-- START Available data --

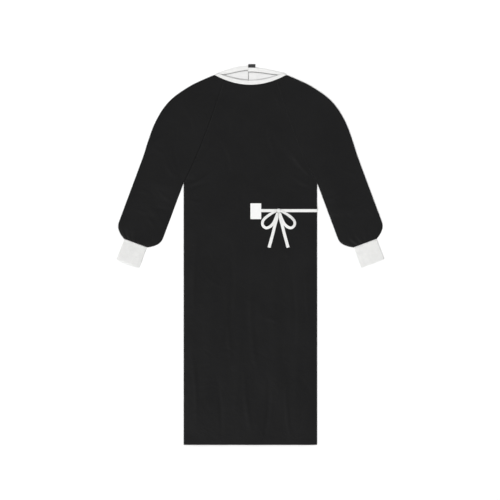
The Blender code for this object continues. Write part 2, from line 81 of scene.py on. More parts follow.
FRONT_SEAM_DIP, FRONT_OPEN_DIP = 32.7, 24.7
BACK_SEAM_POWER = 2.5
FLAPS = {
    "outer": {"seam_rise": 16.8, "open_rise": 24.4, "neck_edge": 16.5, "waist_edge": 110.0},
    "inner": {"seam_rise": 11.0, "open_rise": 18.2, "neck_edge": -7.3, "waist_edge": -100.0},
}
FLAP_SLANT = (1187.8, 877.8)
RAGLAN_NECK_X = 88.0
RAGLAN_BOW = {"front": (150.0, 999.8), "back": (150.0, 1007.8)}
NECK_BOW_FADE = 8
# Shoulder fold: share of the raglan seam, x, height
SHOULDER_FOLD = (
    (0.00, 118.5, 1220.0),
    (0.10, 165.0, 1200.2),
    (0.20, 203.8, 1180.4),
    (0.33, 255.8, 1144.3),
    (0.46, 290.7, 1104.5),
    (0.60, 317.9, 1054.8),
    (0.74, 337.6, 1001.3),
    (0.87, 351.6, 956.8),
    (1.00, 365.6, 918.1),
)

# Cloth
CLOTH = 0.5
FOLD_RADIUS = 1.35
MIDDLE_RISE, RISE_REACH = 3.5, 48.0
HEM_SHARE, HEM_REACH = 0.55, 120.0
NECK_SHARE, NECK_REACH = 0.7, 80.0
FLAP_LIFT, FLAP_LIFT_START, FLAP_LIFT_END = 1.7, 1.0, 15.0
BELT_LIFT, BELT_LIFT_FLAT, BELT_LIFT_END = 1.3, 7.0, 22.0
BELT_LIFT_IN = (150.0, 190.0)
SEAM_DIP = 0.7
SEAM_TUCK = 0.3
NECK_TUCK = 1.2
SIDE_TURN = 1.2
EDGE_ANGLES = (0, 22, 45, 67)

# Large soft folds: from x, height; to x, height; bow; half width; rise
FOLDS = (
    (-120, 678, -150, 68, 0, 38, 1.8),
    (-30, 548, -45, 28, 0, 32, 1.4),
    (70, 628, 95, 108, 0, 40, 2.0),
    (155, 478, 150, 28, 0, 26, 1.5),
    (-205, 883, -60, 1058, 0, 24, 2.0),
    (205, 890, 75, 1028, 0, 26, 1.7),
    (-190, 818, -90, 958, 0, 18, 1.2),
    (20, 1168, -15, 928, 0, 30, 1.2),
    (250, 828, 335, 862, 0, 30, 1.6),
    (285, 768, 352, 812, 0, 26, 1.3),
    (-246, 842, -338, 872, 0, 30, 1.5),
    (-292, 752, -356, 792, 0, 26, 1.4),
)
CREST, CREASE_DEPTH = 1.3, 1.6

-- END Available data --

Task —
Scan the material above. Extract every line in which the word "from" occurs.

Reply to the exercise —
The Blender code for this object continues. Write part 2, from line 81 of scene.py on. More parts follow.
# Large soft folds: from x, height; to x, height; bow; half width; rise